▸ WRITTEN REQUEST:
Return the listing word for word, as given.

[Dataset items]

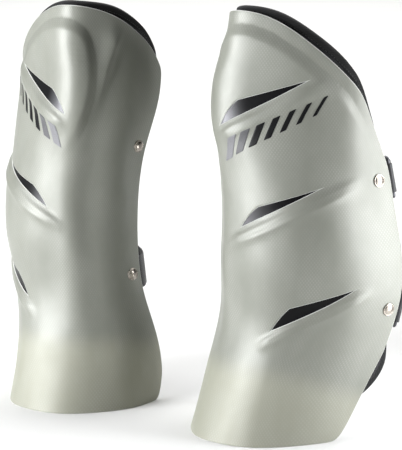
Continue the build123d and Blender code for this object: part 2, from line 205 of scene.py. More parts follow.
# --- moulded relief ---------------------------------------------------------------------------------
# Each ridge: (s, height) points of its crest, height of its lip, reach above it, reach below it, and
# how high the scale-like swelling under it is.
RIDGES = (
    (((0.385, 262), (0.43, 271), (0.50, 280.5), (0.60, 294), (0.70, 308), (0.785, 318)),
     2.8, 4.5, 8.0, 1.2),
    (((0.355, 168), (0.43, 179.5), (0.52, 191), (0.64, 206.5), (0.742, 219), (0.83, 228), (0.90, 232)),
     2.8, 4.5, 7.0, 2.6),
    (((0.52, 84), (0.57, 91), (0.64, 101), (0.74, 115), (0.846, 129), (0.915, 136)),
     2.8, 4.5, 7.0, 2.2),
)
SCALE_REACH = 48.0           # how far down a scale's swelling dies away
SHIN_EDGE = ((0.352, 40), (0.348, 120), (0.346, 200), (0.352, 280), (0.362, 350))
SHIN_HEIGHT = 3.0
SHIN_REACH = 17.0
FOLD = ((0.178, 358), (0.212, 343), (0.238, 329), (0.262, 312), (0.284, 293), (0.305, 270))
FOLD_HEIGHT = 4.2
FOLD_REACH = (15.0, 6.5)     # towards the crest and towards the inner edge
PANEL_EDGE = ((0.46, 150), (0.402, 212), (0.328, 262), (0.302, 296), (0.302, 326), (0.328, 350),
              (0.400, 362), (0.52, 361), (0.62, 349), (0.74, 327), (0.85, 303), (0.95, 268), (1.04, 220))
PANEL_HEIGHT = 3.2
PANEL_SLOPE = 13.0           # width of the slope at the raised panel's edge


def flat(points):
    """(s, height) points as (u, v) in millimetres on the unrolled surface."""
    return np.array(points, float) * (ROUND_MM, 1.0)


def beside(curve, u, v):
    """Signed distance from a curve's points, positive on its left, and the share of the way along it."""
    crest = smooth(flat(curve), 160)
    run = unit(np.gradient(crest, axis=0))
    distance, share = np.empty(len(u)), np.empty(len(u))
    for start in range(0, len(u), 20000):
        part = slice(start, start + 20000)
        du = u[part, None] - crest[None, :, 0]
        dv = v[part, None] - crest[None, :, 1]
        near = np.argmin(du * du + dv * dv, axis=1)
        row = np.arange(len(near))
        du, dv = du[row, near], dv[row, near]
        left = run[near, 0] * dv - run[near, 1] * du
        distance[part] = np.sign(left) * np.hypot(du, dv)
        share[part] = near / (len(crest) - 1)
    return distance, share


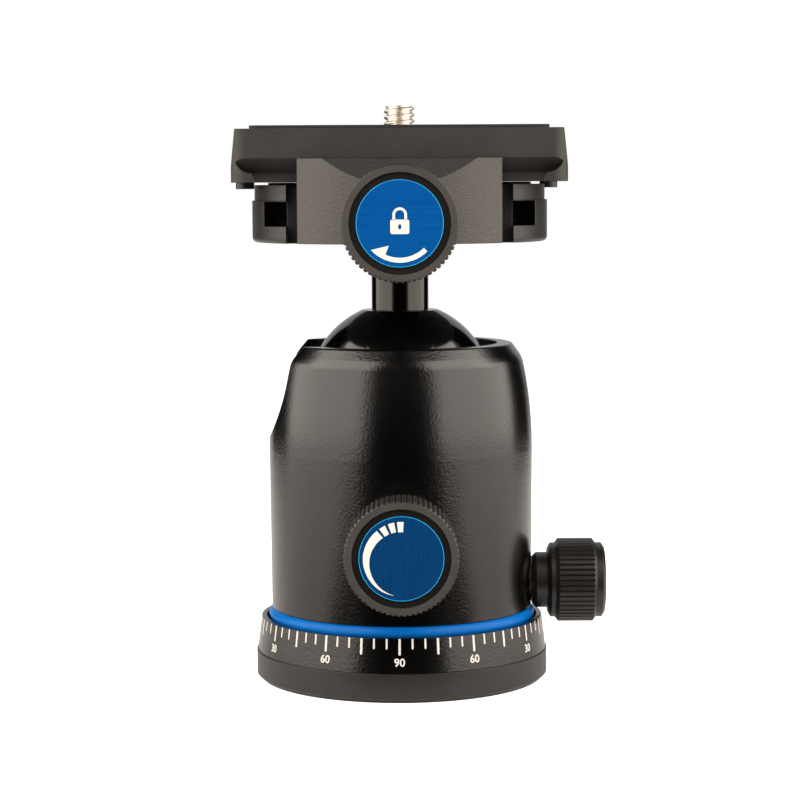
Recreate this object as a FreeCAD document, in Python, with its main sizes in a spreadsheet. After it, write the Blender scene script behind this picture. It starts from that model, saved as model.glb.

▸ WRITTEN SOLUTION:
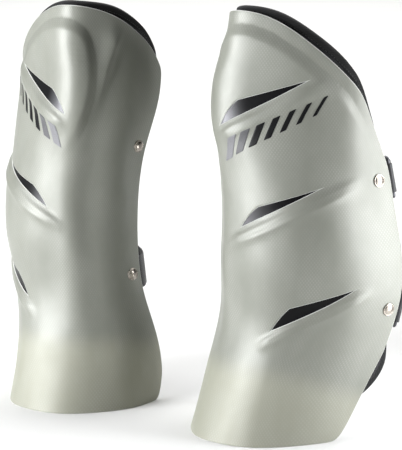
Continue the build123d and Blender code for this object: part 2, from line 205 of scene.py. More parts follow.
# --- moulded relief ---------------------------------------------------------------------------------
# Each ridge: (s, height) points of its crest, height of its lip, reach above it, reach below it, and
# how high the scale-like swelling under it is.
RIDGES = (
    (((0.385, 262), (0.43, 271), (0.50, 280.5), (0.60, 294), (0.70, 308), (0.785, 318)),
     2.8, 4.5, 8.0, 1.2),
    (((0.355, 168), (0.43, 179.5), (0.52, 191), (0.64, 206.5), (0.742, 219), (0.83, 228), (0.90, 232)),
     2.8, 4.5, 7.0, 2.6),
    (((0.52, 84), (0.57, 91), (0.64, 101), (0.74, 115), (0.846, 129), (0.915, 136)),
     2.8, 4.5, 7.0, 2.2),
)
SCALE_REACH = 48.0           # how far down a scale's swelling dies away
SHIN_EDGE = ((0.352, 40), (0.348, 120), (0.346, 200), (0.352, 280), (0.362, 350))
SHIN_HEIGHT = 3.0
SHIN_REACH = 17.0
FOLD = ((0.178, 358), (0.212, 343), (0.238, 329), (0.262, 312), (0.284, 293), (0.305, 270))
FOLD_HEIGHT = 4.2
FOLD_REACH = (15.0, 6.5)     # towards the crest and towards the inner edge
PANEL_EDGE = ((0.46, 150), (0.402, 212), (0.328, 262), (0.302, 296), (0.302, 326), (0.328, 350),
              (0.400, 362), (0.52, 361), (0.62, 349), (0.74, 327), (0.85, 303), (0.95, 268), (1.04, 220))
PANEL_HEIGHT = 3.2
PANEL_SLOPE = 13.0           # width of the slope at the raised panel's edge


def flat(points):
    """(s, height) points as (u, v) in millimetres on the unrolled surface."""
    return np.array(points, float) * (ROUND_MM, 1.0)


def beside(curve, u, v):
    """Signed distance from a curve's points, positive on its left, and the share of the way along it."""
    crest = smooth(flat(curve), 160)
    run = unit(np.gradient(crest, axis=0))
    distance, share = np.empty(len(u)), np.empty(len(u))
    for start in range(0, len(u), 20000):
        part = slice(start, start + 20000)
        du = u[part, None] - crest[None, :, 0]
        dv = v[part, None] - crest[None, :, 1]
        near = np.argmin(du * du + dv * dv, axis=1)
        row = np.arange(len(near))
        du, dv = du[row, near], dv[row, near]
        left = run[near, 0] * dv - run[near, 1] * du
        distance[part] = np.sign(left) * np.hypot(du, dv)
        share[part] = near / (len(crest) - 1)
    return distance, share


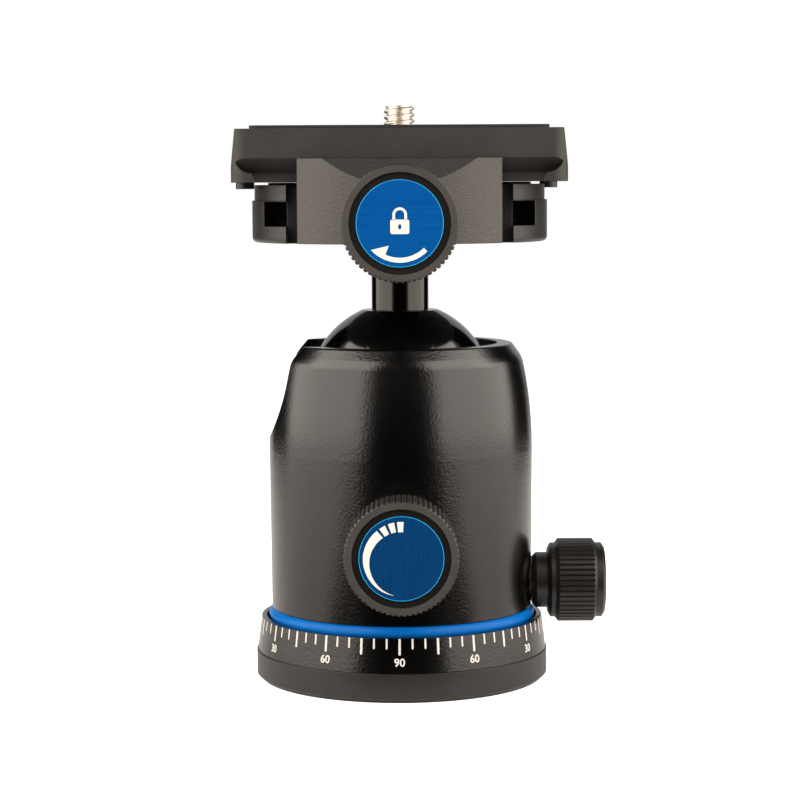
Recreate this object as a FreeCAD document, in Python, with its main sizes in a spreadsheet. After it, write the Blender scene script behind this picture. It starts from that model, saved as model.glb.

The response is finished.